Greene was hired as a youth development coach at Giddings, a correctional facility for boys, in September 2019, Juvenile Justice Department records state. Six months later, the department launched an investigation into Greene regarding her conduct during a shift on Feb. 23, 2020.
The assigned investigator reviewed surveillance footage from that day and stated in a report that Greene allowed youths to use a staff phone and computer, against policy, where they accessed social media and pornography, some of which they printed via a staff printer.
Greene also left boys unattended for 90 minutes that day, the report states, and several teens at the facility said Greene was “flirtatious” with them. The report concluded Greene had acted inappropriately with the children in her care and that her conduct had a “significant risk of causing substantial emotional harm” to them.
The agency fired Greene in April 2020 and barred her from future employment there.
Greene could not be reached for comment Thursday. She has not been charged with a crime related to her alleged conduct at The Refuge; an investigation by the Bastrop County Sheriff’s Office is ongoing. Steven McCraw, director of the Texas Department of Public Safety, told lawmakers at a hearing last month he believes Greene will be charged with sexual exploitation of a child and possessing child pornography.
The Refuge said Greene claimed to have previously worked for six other state-licensed child care facilities before she was hired. The shelter’s staff declined to share Greene’s résumé.
Greene was an overnight supervisor at The Refuge, tasked with watching over youth while their primary staff caretaker slept. After the accusations against Greene emerged, shelter leaders say they also learned she had allowed the residents to use her smartphone, a policy violation, and slept on the job.
The Refuge, which has been shut down since March 11, hopes to convince state regulators to allow it to reopen. Out of 324 residential child care facilities in Texas, The Refuge is the only one to have its license involuntarily suspended since 2021, a Department of Health and Human Services spokesperson said.
The suspension was triggered by Greene’s alleged actions and a previous incident in which two of the shelter’s residents ran away Feb. 20 with the aid of other employees. The Refuge fired the two employees found responsible for the latter incident, and the teenagers involved were returned to the facility.
The state currently requires facilities that work with children like The Refuge to run background checks on all their prospective hires.
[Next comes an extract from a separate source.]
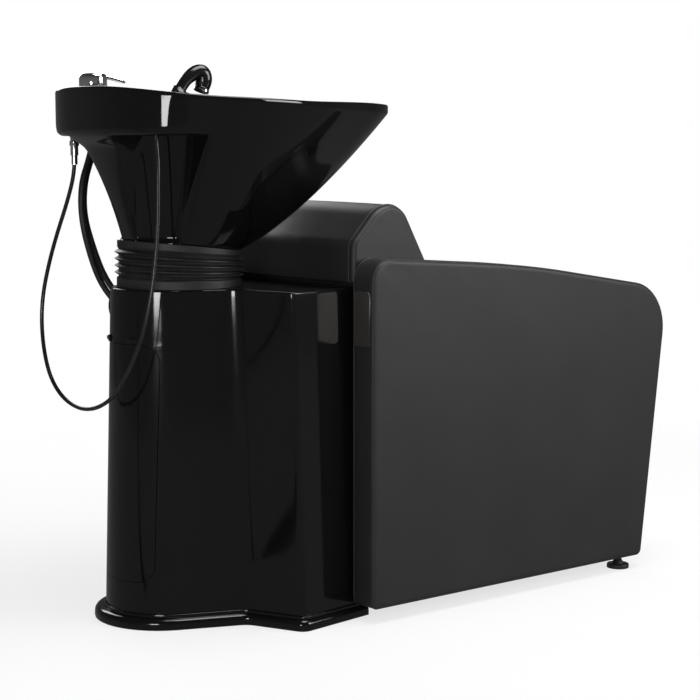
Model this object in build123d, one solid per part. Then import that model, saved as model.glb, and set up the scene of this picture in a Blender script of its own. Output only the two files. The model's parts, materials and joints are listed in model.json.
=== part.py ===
from build123d import *
import math
import os

# Hair washing unit: a tilting basin on a moulded pedestal, with an upholstered armchair in front.
# The sitter faces +X, so the right side is -Y. Millimetres, Z up.
# Every piece is drawn about the pedestal's round rear column, and is moved by centre_x when it is
# written, so that the whole unit stands centred on the origin.

# Overall
centre_x = 404.0
overrun = 40.0
running_gap = 0.05
trim_gap = 0.3
screw_gap = 0.2

# Pedestal shell
flange_height = 20.0
shell_top_z = 595.0
shell_wall = 4.0
top_panel = 5.0
top_chamfer = 3.0
flank_angle = 21.8
foot_radius = 115.0
top_radius = 98.0
foot_bend_x = 66.0
top_bend_x = 62.0
foot_corner_x = 118.0
foot_corner_y = 256.0
top_corner_x = 98.0
top_corner_y = 250.0
block_end_x = 262.0
foot_end_y = 236.0
top_end_y = 226.0
bend_radius = 45.0
corner_radius = 9.0
lip_width = 46.0
lip_window_top = 540.0
top_hole_radius = 92.0

# Foot flange
flange_rear_grow = 15.0
flange_flare_grow = 12.0
flange_side_grow = 9.5
flange_rear_radius = 126.0
flange_bend_radius = 33.0
flange_corner_radius = 21.0
flange_inset = 15.0
flange_round = 11.0
bead_height = 5.0
bead_grow = 3.5

# Service door and its two catches
door_half_width = 80.0
door_low_z = 79.0
door_high_z = 500.0
door_corner = 14.0
door_gap = 0.8
door_skin = 2.2
rebate_depth = 2.5
rebate_width = 8.0
catch_angle = 20.0
catch_radius = 6.0
catch_thickness = 3.0
catch_wing = 13.0
catch_stem_radius = 2.5
catch_lift = 6.0

# Steel frame inside the pedestal
plate_thickness = 8.0
plate_front_x = 200.0
plate_half_width = 120.0
plate_margin = 18.0
window_centre_x = 55.0
window_length = 160.0
window_width = 110.0
anchor_spacing_x = 200.0
anchor_spacing_y = 140.0
anchor_centre_x = 60.0
anchor_hole_radius = 5.5
upright_size = 30.0
upright_wall = 3.0
upright_y = 75.0
crosshead_length = 90.0
crosshead_half_width = 90.0
crosshead_hole_radius = 28.0
rail_size = 30.0
frame_screw_radius = 4.0
frame_screw_head_radius = 7.0
frame_screw_head = 4.5

# Tilt pivot
pivot_x = 29.0
pivot_z = 630.0
cheek_inner_y = 66.0
cheek_thickness = 8.0
cheek_width = 60.0
cheek_top_radius = 22.0
bracket_base = 6.0
bracket_screw_y = 45.0
pin_radius = 6.0
pin_head_radius = 10.0
pin_head = 3.0
bush_wall = 3.0
washer_gap = 0.5
washer_radius = 17.0
lug_thickness = 8.0
lug_radius = 20.0
saddle_radius = 94.0
saddle_thickness = 6.0
saddle_hole_radius = 46.0

# Gaiter between pedestal and basin
basin_tilt_angle = 6.3
collar_z = 667.5
gaiter_ribs = 4
gaiter_root_radius = 107.5
gaiter_tip_radius = 116.0
gaiter_foot_radius = 111.5
gaiter_wall = 3.0
gaiter_foot_band = 16.0
gaiter_top_band = 14.0
clamp_height = 8.0
collar_height = 12.0
collar_thickness = 7.0

# Basin
neck_radius = 107.0
rim_z = 925.2
rim_fall = 0.035
basin_rear_x = -165.0
basin_length = 587.0
basin_half_width = 235.0
rim_band = 9.0
funnel_top_share = 0.985
front_flare = 0.8
rear_flare = 1.05
bowl_flare = 0.6
deck_thickness = 15.0
skirt_depth = 64.0
skirt_wall = 12.0
skirt_end_x = -8.0
skirt_fade_x = 74.0
bowl_rear_x = -35.0
bowl_floor_z = 705.0
bowl_floor_radius = 52.0
waste_x = 40.0
waste_hole_radius = 24.0
under_recess_radius = 82.0
under_recess_z = 690.0
neck_cut_radius = 105.0
neck_cut_depth = 60.0
niche_front_x = -27.0
niche_low_z = 688.0
niche_core_radius = 98.0
niche_core_top_radius = 140.0
spine_half_width = 22.5
spine_low_z = 740.0
spine_low_half_width = 24.3
spine_low_radius = 90.0
spine_mid_z = 800.0
spine_mid_half_width = 37.1
spine_mid_radius = 60.0
spine_arch_round = 12.0
spine_top_half_width = 62.0
niche_arch_radius = 22.0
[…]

However, those checks would inform employers only whether job candidates have a criminal record and would not have included information about previous terminations or the reasons they were fired.
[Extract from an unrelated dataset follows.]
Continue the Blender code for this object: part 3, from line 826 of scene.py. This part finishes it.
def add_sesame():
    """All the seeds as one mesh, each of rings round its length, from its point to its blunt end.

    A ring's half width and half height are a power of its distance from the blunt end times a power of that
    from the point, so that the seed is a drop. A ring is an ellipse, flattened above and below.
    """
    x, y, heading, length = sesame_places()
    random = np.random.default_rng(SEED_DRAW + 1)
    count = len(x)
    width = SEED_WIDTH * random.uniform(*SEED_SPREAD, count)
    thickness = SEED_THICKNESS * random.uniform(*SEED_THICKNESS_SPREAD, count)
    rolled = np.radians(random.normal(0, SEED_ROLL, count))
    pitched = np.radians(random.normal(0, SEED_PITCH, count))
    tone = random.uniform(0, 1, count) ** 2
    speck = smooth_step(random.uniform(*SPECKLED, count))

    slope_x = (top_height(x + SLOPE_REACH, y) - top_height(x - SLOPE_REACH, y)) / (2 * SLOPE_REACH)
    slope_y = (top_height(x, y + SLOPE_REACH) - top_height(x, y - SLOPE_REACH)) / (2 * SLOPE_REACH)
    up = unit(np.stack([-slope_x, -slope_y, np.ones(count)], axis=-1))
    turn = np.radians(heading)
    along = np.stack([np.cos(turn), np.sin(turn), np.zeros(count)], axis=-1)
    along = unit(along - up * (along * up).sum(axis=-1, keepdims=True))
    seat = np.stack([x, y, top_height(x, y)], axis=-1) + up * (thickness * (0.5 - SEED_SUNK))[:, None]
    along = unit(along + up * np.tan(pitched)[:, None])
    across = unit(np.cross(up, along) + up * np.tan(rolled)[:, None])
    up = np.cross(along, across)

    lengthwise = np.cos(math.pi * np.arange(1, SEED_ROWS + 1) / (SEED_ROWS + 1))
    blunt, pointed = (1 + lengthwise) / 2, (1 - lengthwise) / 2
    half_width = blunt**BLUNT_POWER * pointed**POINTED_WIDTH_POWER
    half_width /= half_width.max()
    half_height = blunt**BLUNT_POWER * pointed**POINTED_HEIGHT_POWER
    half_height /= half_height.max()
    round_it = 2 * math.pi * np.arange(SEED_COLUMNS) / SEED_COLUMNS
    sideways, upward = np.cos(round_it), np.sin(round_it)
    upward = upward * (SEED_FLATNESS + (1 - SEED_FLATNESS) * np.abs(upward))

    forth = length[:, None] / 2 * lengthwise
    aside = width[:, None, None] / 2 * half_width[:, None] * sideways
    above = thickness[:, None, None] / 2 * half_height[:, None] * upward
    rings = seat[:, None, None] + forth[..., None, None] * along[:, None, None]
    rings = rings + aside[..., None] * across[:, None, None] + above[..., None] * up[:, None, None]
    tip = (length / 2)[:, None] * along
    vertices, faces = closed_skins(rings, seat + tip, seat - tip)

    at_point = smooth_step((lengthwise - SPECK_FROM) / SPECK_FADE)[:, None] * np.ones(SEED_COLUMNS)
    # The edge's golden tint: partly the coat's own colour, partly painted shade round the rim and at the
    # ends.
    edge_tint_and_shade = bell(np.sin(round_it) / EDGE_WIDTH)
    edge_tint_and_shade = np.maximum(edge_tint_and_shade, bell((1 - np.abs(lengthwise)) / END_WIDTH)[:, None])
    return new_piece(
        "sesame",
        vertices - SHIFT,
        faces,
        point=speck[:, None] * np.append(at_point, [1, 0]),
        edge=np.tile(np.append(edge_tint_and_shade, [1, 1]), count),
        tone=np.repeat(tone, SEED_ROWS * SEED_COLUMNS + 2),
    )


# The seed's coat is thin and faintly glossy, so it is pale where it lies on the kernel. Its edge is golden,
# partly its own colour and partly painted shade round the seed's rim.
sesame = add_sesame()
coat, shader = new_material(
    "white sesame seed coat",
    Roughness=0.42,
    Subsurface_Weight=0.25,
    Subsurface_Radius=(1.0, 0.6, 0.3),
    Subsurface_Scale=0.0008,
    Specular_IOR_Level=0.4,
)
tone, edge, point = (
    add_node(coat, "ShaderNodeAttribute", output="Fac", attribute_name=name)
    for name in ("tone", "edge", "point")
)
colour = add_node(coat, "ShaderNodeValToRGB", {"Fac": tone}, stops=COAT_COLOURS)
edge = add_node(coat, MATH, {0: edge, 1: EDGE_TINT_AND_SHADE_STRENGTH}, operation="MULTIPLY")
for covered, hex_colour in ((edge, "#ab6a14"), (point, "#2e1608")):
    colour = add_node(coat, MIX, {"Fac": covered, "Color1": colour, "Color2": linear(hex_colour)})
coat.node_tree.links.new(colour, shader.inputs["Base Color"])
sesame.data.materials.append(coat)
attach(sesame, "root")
The Refuge leaders say they’re ramping up their background check process and enlisting Praesidium, a third-party service that scours public records in addition to those found by traditional background checks. The tool was recommended by Gov. Greg Abbott’s office after The Refuge case became public. It’s unclear whether the service would have flagged Greene’s misconduct report and termination at Giddings State School.
The Refuge officials reported the sexual abuse allegations against Greene to the state and fired her on Jan. 24, the same day they say they learned of the incident. Since then, the situation has been under investigation.
The state removed all the children in The Refuge’s care on March 9, five weeks after the facility reported the allegations against Greene. A day later, U.S. District Judge Janis Jack called an emergency court hearing.
Jack was particularly concerned over the situation because the youth at The Refuge weren’t removed even after it became clear that some of Greene’s relatives also worked there. Four other shelter employees were related to Greene. None of them remain employed by The Refuge.
State officials and a federal court also blasted how the state’s child care agency handled and escalated reports on The Refuge case in the weeks after the facility reported the incident. Neither Texas Department of Family and Protective Services higher-ups nor the federal court overseeing the state’s foster care system were notified about the situation until weeks later, they say. DFPS Commissioner Jaime Masters blamed not finding out quickly about the situation on an “unbelievable” culture problem on a small team within DFPS. Two employees were fired as a result.
However, Justin Lewis, former director of child care investigations for Texas’ protective services agency, said that DFPS was scapegoating those employees before he turned in his own resignation. He said decades of systemic issues and convoluted processes have led to communication breakdowns in the troubled agency — and kept DFPS executives out of the loop.
After the situation was made public by the federal court, the Texas House and Senate each had hearings to go over details of the incidents at The Refuge and take an overall look at the foster care system.